Avec ces 7 années de recul, vous diriez que cette expérience « Olympiades des métiers » vous a apporté quoi ?
Ça m’a permis de vivre des expériences humaines incroyables, de ressentir des émotions fortes, d’aller au-delà de ce que je pensais être mes limites. Ça m’a permis de « casser » ce complexe d’infériorité qui freine tant de jeunes réunionnais, de découvrir qui j’étais réellement et du potentiel que j’avais en moi.
Ça m’a permis de vivre une vie riche, sans limites, sans freins ; de vivre mes rêves et non de rêver ma vie. En bref, cette expérience m’a mis sur le chemin de mon propre épanouissement.
Quels conseils donneriez-vous aux jeunes réunionnais ?
Je leur dis de ne plus avoir peur de se lancer, de saisir toutes les opportunités qui leur permettront d’évoluer personnellement et professionnellement. Et si un échec survient, je vous invite à le voir comme l’opportunité d’apprendre quelque chose de nouveau pour être encore meilleur et transformer la frustration de l’échec en motivation pour avancer encore et toujours. Je trouve que dans la Société actuelle, on perd cette envie de gagner et on baisse les bras facilement. On tend vers la facilité, on abandonne.
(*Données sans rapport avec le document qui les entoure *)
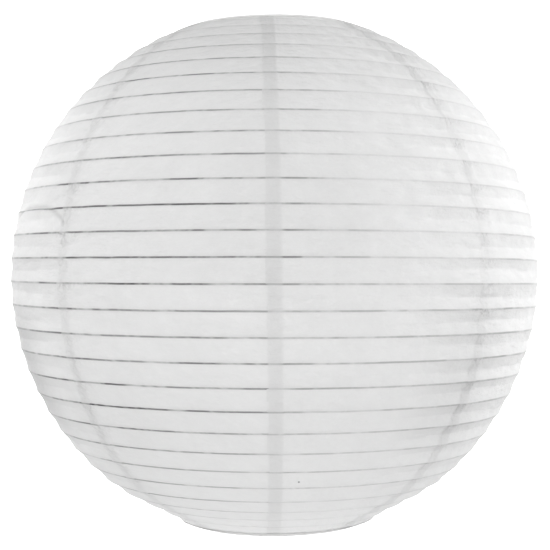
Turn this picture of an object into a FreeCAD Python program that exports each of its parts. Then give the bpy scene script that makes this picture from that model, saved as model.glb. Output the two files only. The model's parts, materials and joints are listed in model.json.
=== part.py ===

Je dis à la jeunesse réunionnaise que nous avons des qualités et du potentiel, que nous n’avons pas à rougir d’être réunionnais et qu’avec de la volonté et du travail, tout est possible !
Merci, Marie, pour ces paroles pleines d’espoir pour la jeunesse réunionnaise. Souhaitez-vous rajouter quelque chose ?
Toute aventure occasionne des rencontres et des situations. C’est bien plus tard et en prenant de la hauteur que tout se met en place, tels les pièces d’un puzzle. On se rend compte que tout a un sens, que rien n’est arrivé par hasard. Alors puisque rien n’arrive accidentellement, il faut profiter de chaque moment car ce que l’on vit au présent construit notre futur et le Bonheur qui va avec. Je tiens d’ailleurs à remercier mes parents, je ne le fais pas assez et pourtant, ils contribuent à ce fameux Bonheur.